Pachen spent the next twenty-one years in Chinese prisons, where she was shackled, tortured and subjected to long periods of solitary confinement. She was released in 1981. Her orders were to return to Gonjo; instead she went to Lhasa, where she spent several years evading official notice and participating in demonstrations against Chinese rule.
In 1988, Pachen received word she was in danger of being arrested again. She fled to the Dalai Lama’s headquarters in India. She continued to work as an advocate for Tibetan freedom until her death in 2002.
Pachen summed up her own career at the end of her memoir: “The story will go like this: She led her people to fight against the Chinese. She was present at the protests in Lhasa. She worked to save the ancient spiritual teachings. When I die, just my story will be left.”1
* The primary source for Ani Pachen’s life is her memoir, Sorrow Mountain: The Journey of a Tibetan Warrior Nun, written in conjunction with Adelaide Donnelley and published in 2000. Donnelley describes the book as a story based on Ani Pachen’s life, rather than a strict biography. The details must be taken with caution, especially reported conversations based on memory. But the broad sweep of the story is historically accurate.
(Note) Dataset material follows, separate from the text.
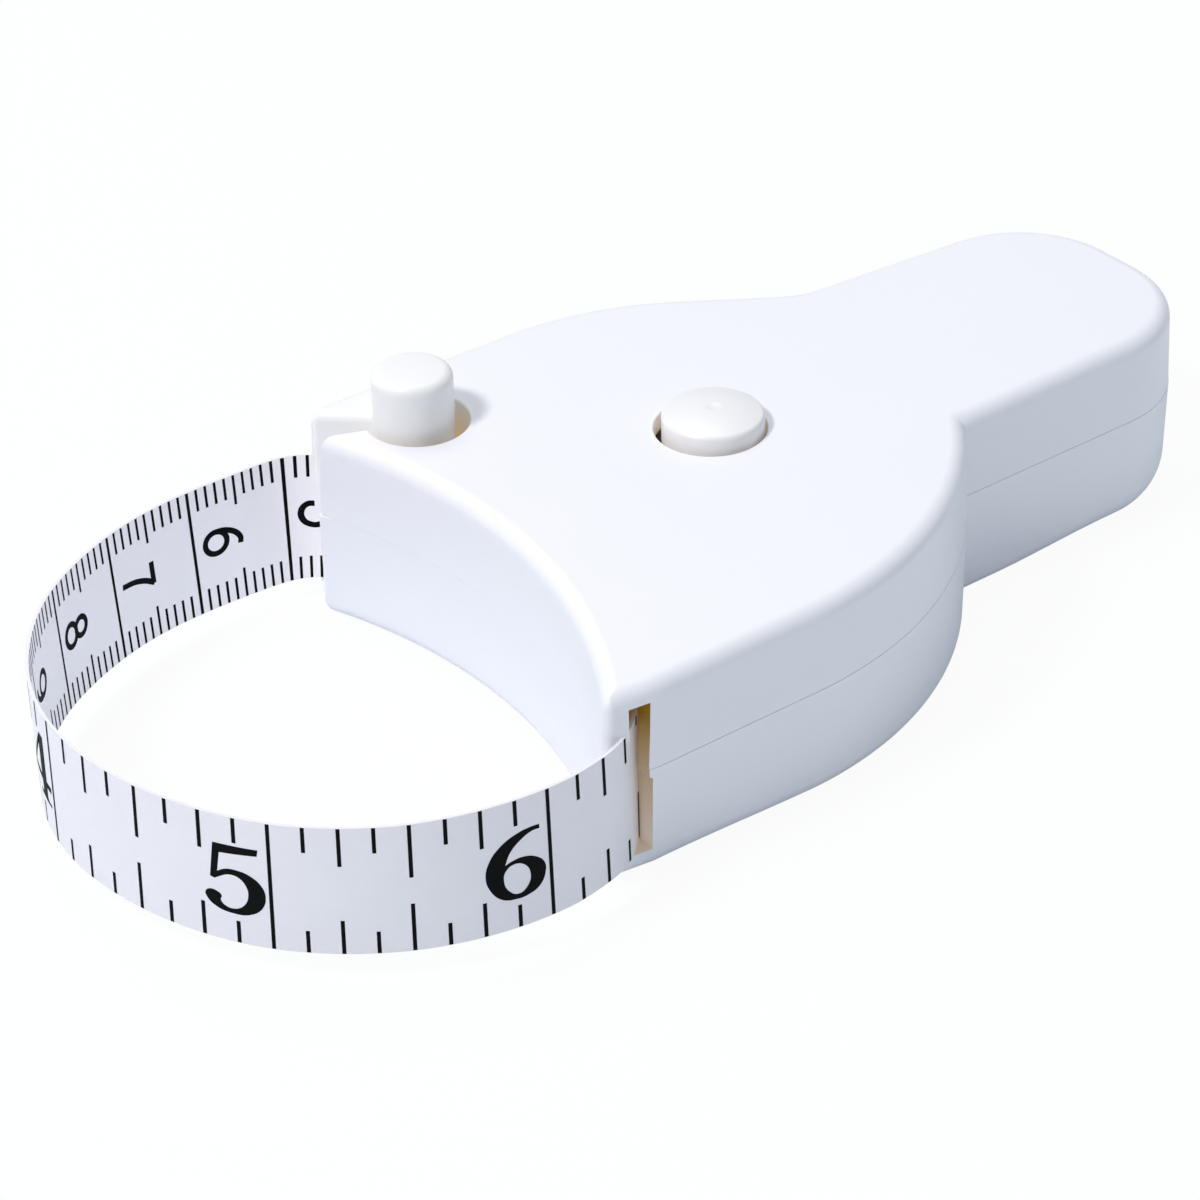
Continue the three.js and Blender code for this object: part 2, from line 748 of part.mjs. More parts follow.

† Pachen’s case was not unique. A dear friend of hers, faced with parental plans for her marriage, was clear about their motivation: “If I marry who they choose it will strengthen our family.” In Ani Pachen and Adelaide Donnelley, Sorrow Mountain: The Journey of a Tibetan Warrior Nun (New York: Kodansha International, 2000), 84. Giving daughters in marriage to cement political alliances continued in traditional societies well into the modern era. (And may still continue.)